Consequences for the region
This situation makes it harder to exclude Russian political and economic interference in Southeast Europe. Nevertheless if seen from a regional perspective this situation may be creating an opportunity for more integration between countries of the region by creating mutual dependency. Such are new plans for cooperation between Montenegro and Croatia on a new interconnector or the very recent Craiova group. These plans may lead to raising the Balkan Peninsula to the level of Turkey as a regional energy hub. The argument is that the strategic importance of Southeast Europe will further grow as notified by Amos Hochstein, the US Deputy Assistant Secretary on Energy Diplomacy. A recent evolution concurring to this is the announcement by Maros Sefcovic, the Commissioner for Energy, that by 2019 the EU will be able to receive gas from Turkmenistan which holds the fourth largest natural gas reserves in the world. This is an outcome directly related to the improvement of relations with Iran which is a crucial transit country. Additionally, Italy faces the decrease of imports from Libya, since oil and gas fields have been shutting down due to fighting among militias. In this case the TAP pipeline gains even more geo-strategic importance.
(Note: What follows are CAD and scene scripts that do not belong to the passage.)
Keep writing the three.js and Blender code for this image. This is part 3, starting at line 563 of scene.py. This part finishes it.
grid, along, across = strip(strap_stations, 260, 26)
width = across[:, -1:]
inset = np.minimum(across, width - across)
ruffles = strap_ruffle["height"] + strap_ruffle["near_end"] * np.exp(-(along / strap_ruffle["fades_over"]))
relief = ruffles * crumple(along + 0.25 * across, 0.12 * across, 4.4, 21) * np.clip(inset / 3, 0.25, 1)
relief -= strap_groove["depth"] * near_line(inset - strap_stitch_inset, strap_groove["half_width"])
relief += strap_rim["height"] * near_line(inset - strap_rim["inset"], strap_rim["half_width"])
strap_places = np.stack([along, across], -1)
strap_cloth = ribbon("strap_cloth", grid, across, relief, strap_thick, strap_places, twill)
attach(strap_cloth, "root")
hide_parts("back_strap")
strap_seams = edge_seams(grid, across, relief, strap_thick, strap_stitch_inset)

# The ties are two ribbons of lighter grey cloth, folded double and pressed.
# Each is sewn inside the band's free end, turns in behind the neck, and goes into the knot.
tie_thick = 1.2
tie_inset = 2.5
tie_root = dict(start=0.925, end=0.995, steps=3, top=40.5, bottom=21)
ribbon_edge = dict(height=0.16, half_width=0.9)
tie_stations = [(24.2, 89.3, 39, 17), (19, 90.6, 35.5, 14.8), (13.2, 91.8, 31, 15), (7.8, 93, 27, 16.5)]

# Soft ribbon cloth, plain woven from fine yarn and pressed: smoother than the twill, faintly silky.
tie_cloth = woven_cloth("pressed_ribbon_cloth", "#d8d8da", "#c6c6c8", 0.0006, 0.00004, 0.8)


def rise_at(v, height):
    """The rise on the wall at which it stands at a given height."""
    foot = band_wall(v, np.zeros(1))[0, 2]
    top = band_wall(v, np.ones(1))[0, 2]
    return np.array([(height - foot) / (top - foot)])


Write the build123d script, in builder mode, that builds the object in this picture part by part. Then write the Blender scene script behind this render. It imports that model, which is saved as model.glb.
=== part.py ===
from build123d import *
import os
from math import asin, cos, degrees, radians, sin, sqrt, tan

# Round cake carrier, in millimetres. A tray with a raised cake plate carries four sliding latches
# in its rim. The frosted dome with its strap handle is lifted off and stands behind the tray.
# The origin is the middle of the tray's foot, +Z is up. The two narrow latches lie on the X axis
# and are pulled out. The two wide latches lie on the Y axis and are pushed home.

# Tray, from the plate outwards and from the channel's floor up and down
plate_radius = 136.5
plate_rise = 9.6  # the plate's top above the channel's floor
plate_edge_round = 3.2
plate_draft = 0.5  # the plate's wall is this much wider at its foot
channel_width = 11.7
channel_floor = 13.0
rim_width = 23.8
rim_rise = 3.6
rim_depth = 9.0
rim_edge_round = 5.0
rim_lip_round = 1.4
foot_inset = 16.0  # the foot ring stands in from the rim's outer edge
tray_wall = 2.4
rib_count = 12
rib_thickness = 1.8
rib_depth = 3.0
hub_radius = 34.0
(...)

To conclude, the power games between the EU and Russia in the energy sector and a series of developments in the broader region has led Greece and Southeast Europe to acquiring an unexpectedly prominent position. The Balkans was previously a region that would eagerly and without hesitation align itself with the EU on a matter of such importance as reducing energy dependence from Russia. However, in the context of the current economic crisis and shortfalls of its regional policy, the EU is slowly losing its appeal and political clout. This allows for Russia to find room to antagonize the crucially important EU energy projects.